As far as anybody knows, even Japanese sushi fishermen don’t fish for krill. But, since the Japanese do sometimes fish for minke, fin, and humpback whales . . . and minke, fin, and humpback whales eat lots of krill . . . every whale that winds up in a Japanese meat market for scientific purposes is one less whale out there depleting the krill supply. A lot of fish eat krill, too, and if the seas are as overfished as we’ve been told, you’d think there’d be so much extra krill floating around the South Atlantic that penguins could just lap it up from the shore. My guess is that the fact they can’t has more to do with the population dynamics of penguins than with anything we humans have done.

And the penguins at Punta Tombo have a pretty dynamic population. If Ms. Boersma’s count is anywhere near correct, something like a million of them spend the summer jostling together on two miles of beach. Penguins are everywhere at Punta Tombo. They stand in ranks, crowded together shoulder to shoulder like spectators at the Rose Parade. Penguins nestle under every bush, and there are lots of bushes. Families of penguins live in every hole, and there are more holes at Punta Tombo than there are in Mr. Obama’s explanations.

Penguins shade themselves beneath the boardwalks that would keep them separate from tourists, except for the other penguins that hop up onto the boardwalks and stroll along, causing knots of humans to stand politely aside and wait for them to pass. At Punta Tombo, penguins have the right-of-way. Sometimes the penguins don’t pass but mill around conducting penguin business while tourists wait for their turn to use the boardwalks, and tour guides fidget about schedules.

Families of penguins live in every hole, and there are more holes at Punta Tombo than there are in Mr. Obama’s explanations.

All along the beach penguins plop into the ocean. Shoals of penguins already in the ocean porpoise through the waves and then pop back onshore, when they can find a vacant place to pop onto. For sheer crowdedness, Punta Tombo is the Daytona Beach of the penguin world, and, since every female penguin lays two eggs, the colony becomes a lot more crowded as the eggs begin to hatch. If all the chicks survived, that would come to two million penguins’ worth of food the colony would go through during chick-raising season. Even with chicks dying, it’s hard to imagine there could be a krill left within hundreds of miles of the place. But there was in the past. Things aren’t what they used to be. Ms. Boersma is pretty clear on that point.

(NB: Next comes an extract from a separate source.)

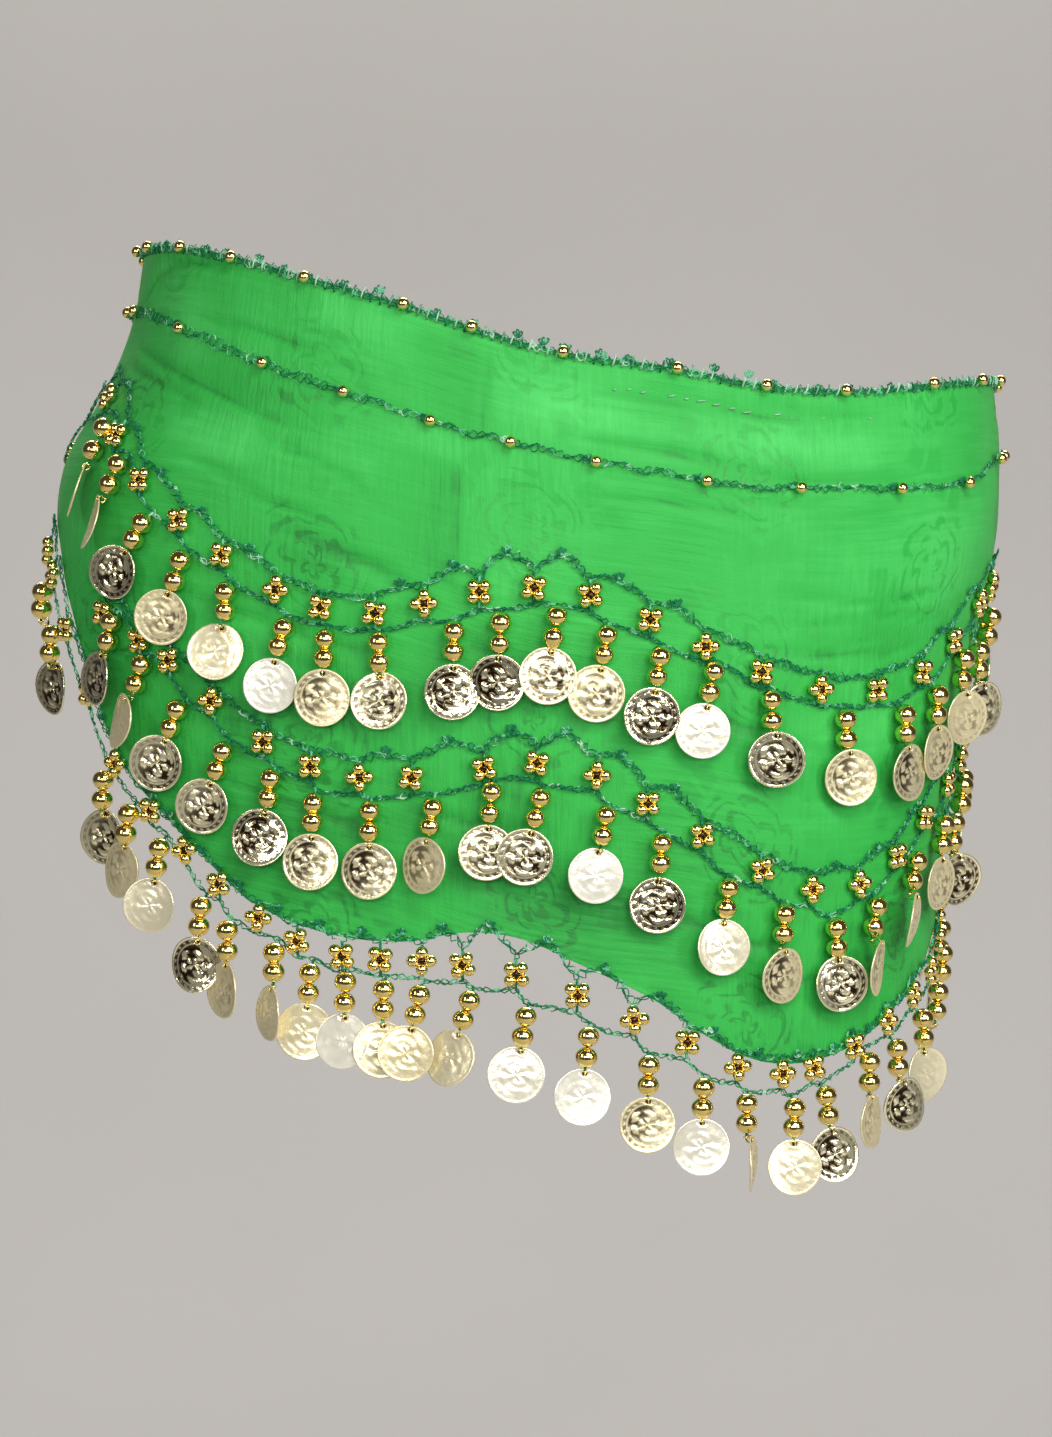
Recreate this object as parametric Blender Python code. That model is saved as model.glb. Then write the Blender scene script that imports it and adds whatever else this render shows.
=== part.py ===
"""Belly dance hip scarf, worn round the hips and tied in a plain knot at the back.

Metres, +Z up, front towards -Y, right-hand side of the picture towards +X. The origin is the middle of
the hollow, level with the part of the hips that holds the scarf up. Every piece is worked out from one
form: the hips' sections, the lines drawn on them by the scarf's edges and rows, and a few soft folds.
"""
from math import cos, exp, pi, radians, sin

import bmesh
import bpy
from mathutils import Vector

MM = 0.001

# Form that the cloth is wrapped round, in mm: height, then reach to the left, right, front and back.
SECTIONS = (
    (-260, 154, 132, 115, 118),
    (-172, 162, 136.5, 117, 122),
    (-102, 168, 145, 118, 126),
    (-60, 170, 151, 118, 128),
    (-21, 169, 159, 117, 128),
    (4, 165, 160, 116, 126),
    (30, 150, 158, 114, 122),
    (49, 142, 155, 112, 118),
    (77, 137, 152, 108, 112),
    (100, 134, 150, 106, 108),
)
ROUNDNESS = 2.3

# Lines on the form. The angle is in degrees from the front, positive to the right. The rest is in mm.
# angle, height of the top edge
TOP_EDGE = (
    (-180, 21), (-169, 25), (-158, 35), (-145, 46), (-125, 60), (-110, 68), (-95, 74), (-80, 76.5), (-65, 77),
    (-52, 73), (-39, 66), (-23, 57), (-11, 49), (4, 41), (22, 36), (36, 30), (50, 28.5), (65, 31),
    (80, 31.5), (95, 29), (105, 25), (120, 18), (135, 14), (150, 14), (167, 18), (180, 21),
)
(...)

What the articles about dead-penguin-chicks-as-leading-indicators-of-bad-things-about-to-happen-to-you don’t delve into too deeply when they tell us that things aren’t what they used to be, is that things really aren’t what they used to be. Despite all the penguins at Punta Tombo, 50 or 60 years ago the place was a working ranch and there weren’t any penguins at all. Somewhere along the way the ranch turned into a nature reserve, penguins started popping out of the water, digging holes, building nests, raising families, ambling along boardwalks, swimming out to sea, inviting more penguins to come join them — and, in a twinkling of geological time, what used to be a ranch had changed into the largest penguin colony in Argentina.

Which suggests to me that, even if every single chick from this year’s hatching gets rained to death, there will still be a million more penguins at Punta Tombo than there were when I was in kindergarten and the only thing I knew about penguins was when Miss Ridley showed us pictures of them. This must mean something. Maybe, even, about the weather.